*INSTRUCTIONS FOR THE TASK*.
Extract each line where the string "type" shows up.
......
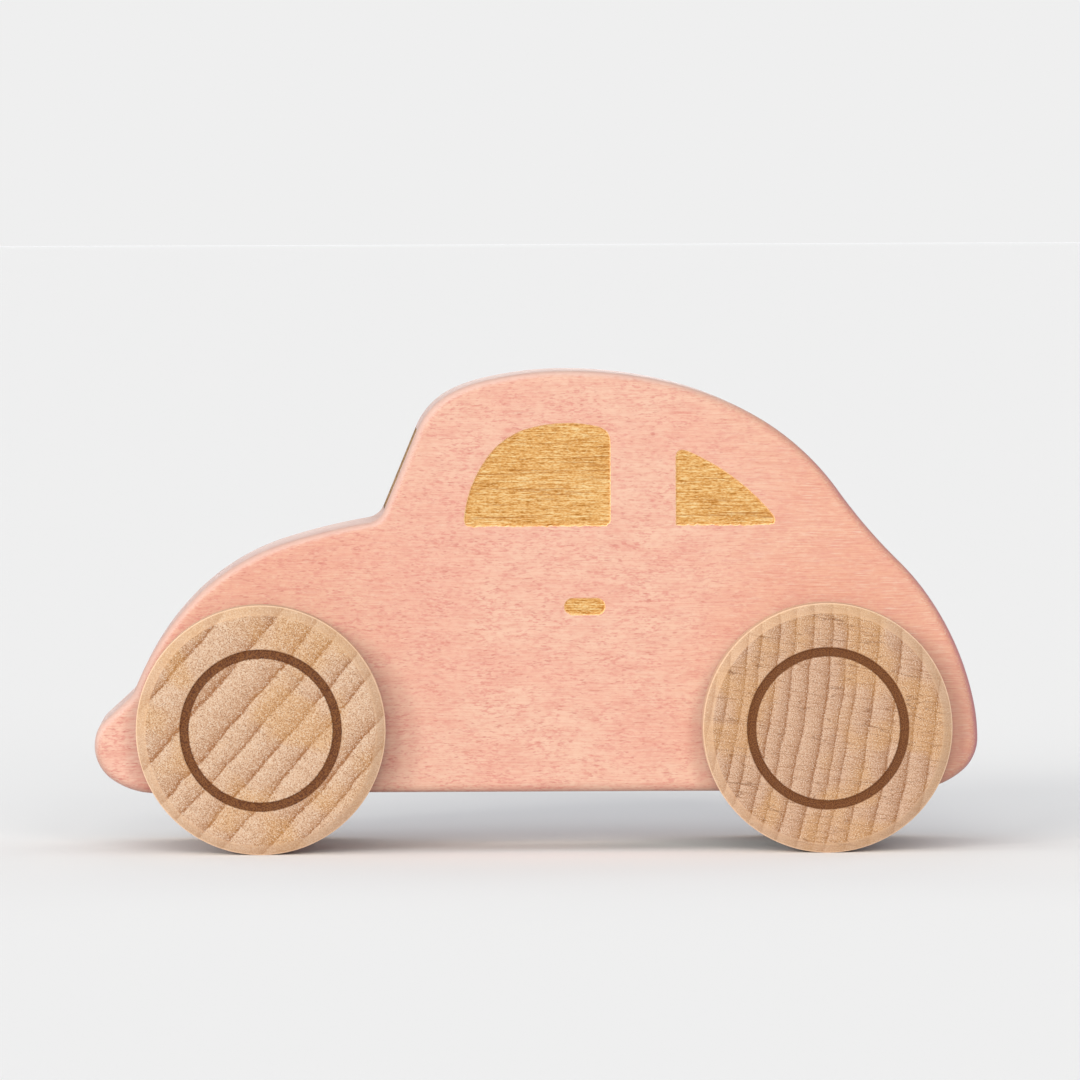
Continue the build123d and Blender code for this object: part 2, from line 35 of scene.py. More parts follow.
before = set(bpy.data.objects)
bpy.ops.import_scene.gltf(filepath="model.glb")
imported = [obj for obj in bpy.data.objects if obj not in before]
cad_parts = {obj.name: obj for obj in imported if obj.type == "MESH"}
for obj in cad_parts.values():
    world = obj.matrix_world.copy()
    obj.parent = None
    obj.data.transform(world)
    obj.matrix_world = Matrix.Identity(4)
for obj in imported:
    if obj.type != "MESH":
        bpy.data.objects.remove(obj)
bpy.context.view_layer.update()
......
*CORRECT RESPONSE*.
cad_parts = {obj.name: obj for obj in imported if obj.type == "MESH"}
    if obj.type != "MESH":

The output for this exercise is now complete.